*What to work on*: Identify each line below that contains the word "bodies", and copy it out.

-------

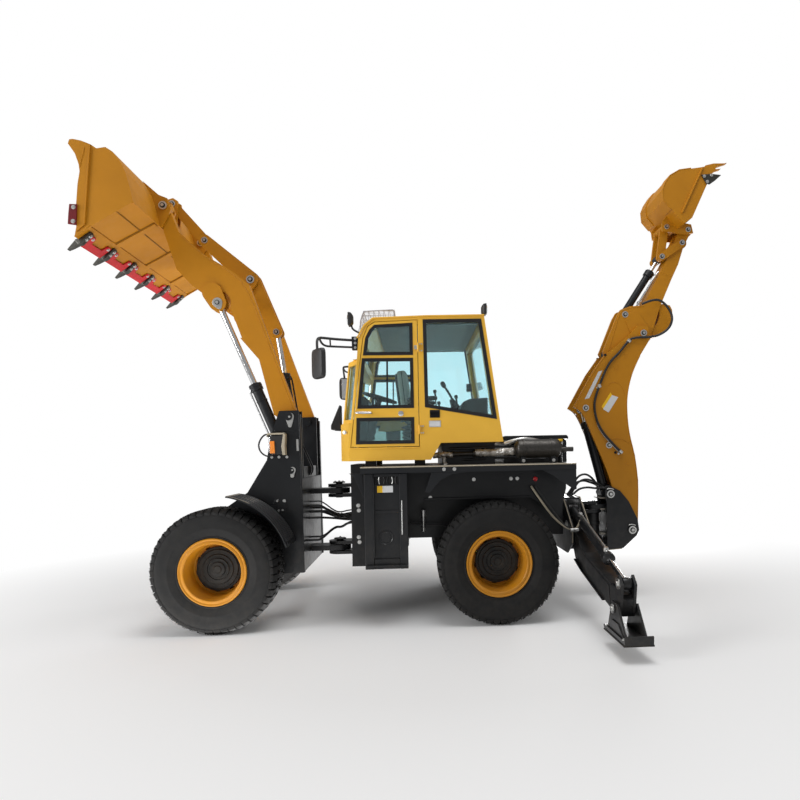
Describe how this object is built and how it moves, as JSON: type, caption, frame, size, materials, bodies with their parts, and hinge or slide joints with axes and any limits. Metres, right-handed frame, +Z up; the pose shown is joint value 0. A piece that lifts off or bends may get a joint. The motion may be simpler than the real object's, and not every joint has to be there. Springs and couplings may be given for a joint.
{
  "type": "articulated backhoe loader",
  "caption": "Compact articulated backhoe loader: wheeled machine with raised front bucket, cab, rear digging arm and stabiliser legs.",
  "frame": {"origin": "on the ground under the middle of the whole machine", "axes": "+X forward to the loader bucket, +Y to the machine's left, +Z up"},
  "size_m": [6.103, 4.22, 4.408],
  "materials": {
    "tyre": "moulded rubber, block tread",
    "amber_paint": "gloss paint",
    "cab_paint": "gloss paint",
    "black_paint": "satin paint",
    "glass": "clear, tinted",
    "seat_cloth": "woven",
    "tooth_steel": "worn dark steel",
    "chrome": "polished",
    "dark_plastic": "textured",
    "exhaust_steel": "heat shielded"
  },
  "bodies": {
    "chassis": {"rear_frame": "black_paint", "stabiliser_frame": "black_paint", "deck": "black_paint", "side_boxes": "black_paint", "rear_axle": "black_paint", "engine_block": "black_paint", "engine_hood": "black_paint", "muffler": "exhaust_steel", "cab_shell": "cab_paint", "cab_glass": "glass", "seat": "seat_cloth", "operator_controls": "dark_plastic", "mirrors": "dark_plastic"},
    "front_frame": {"front_frame": "black_paint", "front_axle": "black_paint", "front_fenders": "black_paint", "headlamps": "dark_plastic"},
    "wheel_front_left": {"tyre_front_left": "tyre", "rim_front_left": "amber_paint"},
    "wheel_front_right": {"tyre_front_right": "tyre", "rim_front_right": "amber_paint"},
    "wheel_rear_left": {"tyre_rear_left": "tyre", "rim_rear_left": "amber_paint"},
    "wheel_rear_right": {"tyre_rear_right": "tyre", "rim_rear_right": "amber_paint"},
    "loader_arms": {"loader_arms": "amber_paint"},
    "rocker": {"rocker": "amber_paint"},
    "bucket_link": {"bucket_link": "amber_paint"},
    "lift_barrels": {"lift_barrels": "black_paint"},
    "lift_rods": {"lift_rods": "chrome"},
    "dump_barrel": {"dump_barrel": "black_paint"},
    "dump_rod": {"dump_rod": "chrome"},
    "swing_post": {"swing_post": "black_paint"},
    "boom": {"boom": "amber_paint"},
    "stick": {"stick": "amber_paint"},
    "hoe_bucket": {"hoe_bucket": "amber_paint"},
    "guide_levers": {"guide_levers": "amber_paint"},
    "hoe_link": {"hoe_link": "amber_paint"},
    "boom_barrel": {"boom_barrel": "black_paint"},
    "boom_rod": {"boom_rod": "chrome"},
    "stick_barrel": {"stick_barrel": "black_paint"},
    "stick_rod": {"stick_rod": "chrome"},
    "hoe_barrel": {"hoe_barrel": "black_paint"},
    "hoe_rod": {"hoe_rod": "chrome"},
    "door_left": {"door_left": "cab_paint", "door_glass_left": "glass"},
    "door_right": {"door_right": "cab_paint", "door_glass_right": "glass"},
    "loader_bucket": {"loader_bucket": "amber_paint", "bucket_teeth": "tooth_steel"},
    "leg_left": {"leg_left": "black_paint"},
    "leg_barrel_left": {"leg_barrel_left": "black_paint"},
    "leg_rod_left": {"leg_rod_left": "chrome"},
    "foot_left": {"foot_left": "black_paint"},
    "leg_right": {"leg_right": "black_paint"},
    "leg_barrel_right": {"leg_barrel_right": "black_paint"},
    "leg_rod_right": {"leg_rod_right": "chrome"},
    "foot_right": {"foot_right": "black_paint"}
  },
  "joints": [
    {"name": "steering", "type": "hinge", "parent": "chassis", "child": "front_frame", "pos_m": [0.976, 0, 0.87], "axis": [0, 0, 1], "range_deg": [-35, 35]},
    {"name": "wheel_front_left_spin", "type": "hinge", "parent": "front_frame", "child": "wheel_front_left", "pos_m": [1.929, 0.8475, 0.5375], "axis": [0, 1, 0], "continuous": true},
    {"name": "wheel_front_right_spin", "type": "hinge", "parent": "front_frame", "child": "wheel_front_right", "pos_m": [1.929, -0.8475, 0.5375], "axis": [0, 1, 0], "continuous": true},
    {"name": "wheel_rear_left_spin", "type": "hinge", "parent": "chassis", "child": "wheel_rear_left", "pos_m": [-0.521, 0.8475, 0.5375], "axis": [0, 1, 0], "continuous": true},
    {"name": "wheel_rear_right_spin", "type": "hinge", "parent": "chassis", "child": "wheel_rear_right", "pos_m": [-0.521, -0.8475, 0.5375], "axis": [0, 1, 0], "continuous": true},
    {"name": "arms_lift", "type": "hinge", "parent": "front_frame", "child": "loader_arms", "pos_m": [1.36, 0, 1.882], "axis": [0, 1, 0], "range_deg": [0, 103]},
    {"name": "lift_barrel_swing", "type": "hinge", "parent": "front_frame", "child": "lift_barrels", "pos_m": [1.343, 0, 1.377], "axis": [0, 1, 0], "range_deg": [-1, 89.54]},
    {"name": "lift_rod_slide", "type": "slide", "parent": "lift_barrels", "child": "lift_rods", "axis": [0.3824, 0, 0.924], "range_m": [-0.7235, 0.002]},
    {"name": "bucket_tilt", "type": "hinge", "parent": "loader_arms", "child": "loader_bucket", "pos_m": [2.462, 0, 3.835], "axis": [0, -1, 0], "range_deg": [0, 140]},
    {"name": "rocker_swing", "type": "hinge", "parent": "loader_arms", "child": "rocker", "pos_m": [1.807, 0, 3.289], "axis": [0, -1, 0], "range_deg": [-42.68, 1]},
    {"name": "bucket_link_swing", "type": "hinge", "parent": "loader_bucket", "child": "bucket_link", "pos_m": [2.572, 0, 4.058], "axis": [0, -1, 0], "range_deg": [-78.51, 1]},
    {"name": "dump_barrel_swing", "type": "hinge", "parent": "front_frame", "child": "dump_barrel", "pos_m": [1.392, 0, 1.6], "axis": [0, 1, 0], "range_deg": [-1, 77.75]},
    {"name": "dump_rod_slide", "type": "slide", "parent": "dump_barrel", "child": "dump_rod", "axis": [0.1497, 0, 0.9887], "range_m": [-0.0487, 0.002]},
    {"name": "door_left_hinge", "type": "hinge", "parent": "chassis", "child": "door_left", "pos_m": [0.15, 0.812, 2.16], "axis": [0, 0, 1], "range_deg": [0, 90]},
    {"name": "door_right_hinge", "type": "hinge", "parent": "chassis", "child": "door_right", "pos_m": [0.15, -0.812, 2.16], "axis": [0, 0, -1], "range_deg": [0, 90]},
    {"name": "swing", "type": "hinge", "parent": "chassis", "child": "swing_post", "pos_m": [-1.645, 0, 0.745], "axis": [0, 0, 1], "range_deg": [-80, 80]},
    {"name": "boom_lift", "type": "hinge", "parent": "swing_post", "child": "boom", "pos_m": [-2.007, 0, 0.694], "axis": [0, -1, 0], "range_deg": [0, 95]},
    {"name": "boom_barrel_swing", "type": "hinge", "parent": "swing_post", "child": "boom_barrel", "pos_m": [-1.787, 0, 1.065], "axis": [0, -1, 0], "range_deg": [-1, 106.67]},
    {"name": "boom_rod_slide", "type": "slide", "parent": "boom_barrel", "child": "boom_rod", "axis": [0.2464, 0, 0.9692], "range_m": [-0.002, 0.5993]},
    {"name": "stick_fold", "type": "hinge", "parent": "boom", "child": "stick", "pos_m": [-2.176, 0, 2.711], "axis": [0, 1, 0], "range_deg": [-110, 0]},
    {"name": "stick_barrel_swing", "type": "hinge", "parent": "boom", "child": "stick_barrel", "pos_m": [-1.85, 0, 1.4], "axis": [0, 1, 0], "range_deg": [-11.13, 1]},
    {"name": "stick_rod_slide", "type": "slide", "parent": "stick_barrel", "child": "stick_rod", "axis": [0.0214, 0, 0.9998], "range_m": [-0.002, 0.6064]},
    {"name": "hoe_curl", "type": "hinge", "parent": "stick", "child": "hoe_bucket", "pos_m": [-2.667, 0, 3.776], "axis": [0, 1, 0], "range_deg": [-130, 0]},
    {"name": "guide_lever_swing", "type": "hinge", "parent": "stick", "child": "guide_levers", "pos_m": [-2.614, 0, 3.652], "axis": [0, 1, 0], "range_deg": [-107.2, 1]},
    {"name": "hoe_link_swing", "type": "hinge", "parent": "guide_levers", "child": "hoe_link", "pos_m": [-2.398, 0, 3.508], "axis": [0, 1, 0], "range_deg": [-1, 31.35]},
    {"name": "hoe_barrel_swing", "type": "hinge", "parent": "stick", "child": "hoe_barrel", "pos_m": [-2.005, 0, 2.915], "axis": [0, 1, 0], "range_deg": [-1, 6.2]},
    {"name": "hoe_rod_slide", "type": "slide", "parent": "hoe_barrel", "child": "hoe_rod", "axis": [-0.5524, 0, 0.8336], "range_m": [-0.002, 0.4092]},
    {"name": "leg_left_lower", "type": "hinge", "parent": "chassis", "child": "leg_left", "pos_m": [-1.354, 0.43, 0.8], "axis": [-1, 0, 0], "range_deg": [-90, 5]},
    {"name": "leg_left_barrel_swing", "type": "hinge", "parent": "chassis", "child": "leg_barrel_left", "pos_m": [-1.354, 0.33, 0.94], "axis": [-1, 0, 0], "range_deg": [-89.91, 5.94]},
    {"name": "leg_left_rod_slide", "type": "slide", "parent": "leg_barrel_left", "child": "leg_rod_left", "axis": [0, 0.9635, -0.2676], "range_m": [-0.2437, 0.0154]},
    {"name": "foot_left_level", "type": "hinge", "parent": "leg_left", "child": "foot_left", "pos_m": [-1.354, 1.81, 0.32], "axis": [1, 0, 0], "range_deg": [-30, 5]},
    {"name": "leg_right_lower", "type": "hinge", "parent": "chassis", "child": "leg_right", "pos_m": [-1.354, -0.43, 0.8], "axis": [1, 0, 0], "range_deg": [-90, 5]},
    {"name": "leg_right_barrel_swing", "type": "hinge", "parent": "chassis", "child": "leg_barrel_right", "pos_m": [-1.354, -0.33, 0.94], "axis": [1, 0, 0], "range_deg": [-89.91, 5.94]},
    {"name": "leg_right_rod_slide", "type": "slide", "parent": "leg_barrel_right", "child": "leg_rod_right", "axis": [0, -0.9635, -0.2676], "range_m": [-0.2437, 0.0154]},
    {"name": "foot_right_level", "type": "hinge", "parent": "leg_right", "child": "foot_right", "pos_m": [-1.354, -1.81, 0.32], "axis": [-1, 0, 0], "range_deg": [-30, 5]}
  ],
  "couplings": [
    {"joint": "lift_barrel_swing", "follows": "arms_lift", "ratio": 0.85957},
    {"joint": "lift_rod_slide", "follows": "arms_lift", "m_per_rad": -0.40135},
    {"joint": "rocker_swing", "follows": "bucket_tilt", "ratio": -0.29768},
    {"joint": "bucket_link_swing", "follows": "bucket_tilt", "ratio": -0.55367},
    {"joint": "dump_barrel_swing", "follows": "arms_lift", "ratio": 0.74517},
    {"joint": "dump_rod_slide", "follows": "arms_lift", "m_per_rad": -0.02598},
    {"joint": "boom_barrel_swing", "follows": "boom_lift", "ratio": 1.1124},
    {"joint": "boom_rod_slide", "follows": "boom_lift", "m_per_rad": 0.36024},
    {"joint": "stick_barrel_swing", "follows": "stick_fold", "ratio": 0.092115},
    {"joint": "stick_rod_slide", "follows": "stick_fold", "m_per_rad": -0.31483},
    {"joint": "guide_lever_swing", "follows": "hoe_curl", "ratio": 0.81693},
    {"joint": "hoe_link_swing", "follows": "hoe_curl", "ratio": -0.23343},
    {"joint": "hoe_barrel_swing", "follows": "hoe_curl", "ratio": -0.039971},
    {"joint": "hoe_rod_slide", "follows": "hoe_curl", "m_per_rad": -0.17949},
    {"joint": "leg_left_barrel_swing", "follows": "leg_left_lower", "ratio": 0.98785},
    {"joint": "leg_left_rod_slide", "follows": "leg_left_lower", "m_per_rad": 0.15387},
    {"joint": "leg_right_barrel_swing", "follows": "leg_right_lower", "ratio": 0.98785},
    {"joint": "leg_right_rod_slide", "follows": "leg_right_lower", "m_per_rad": 0.15387}
  ]
}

-------

*Solution below*:
Describe how this object is built and how it moves, as JSON: type, caption, frame, size, materials, bodies with their parts, and hinge or slide joints with axes and any limits. Metres, right-handed frame, +Z up; the pose shown is joint value 0. A piece that lifts off or bends may get a joint. The motion may be simpler than the real object's, and not every joint has to be there. Springs and couplings may be given for a joint.
  "bodies": {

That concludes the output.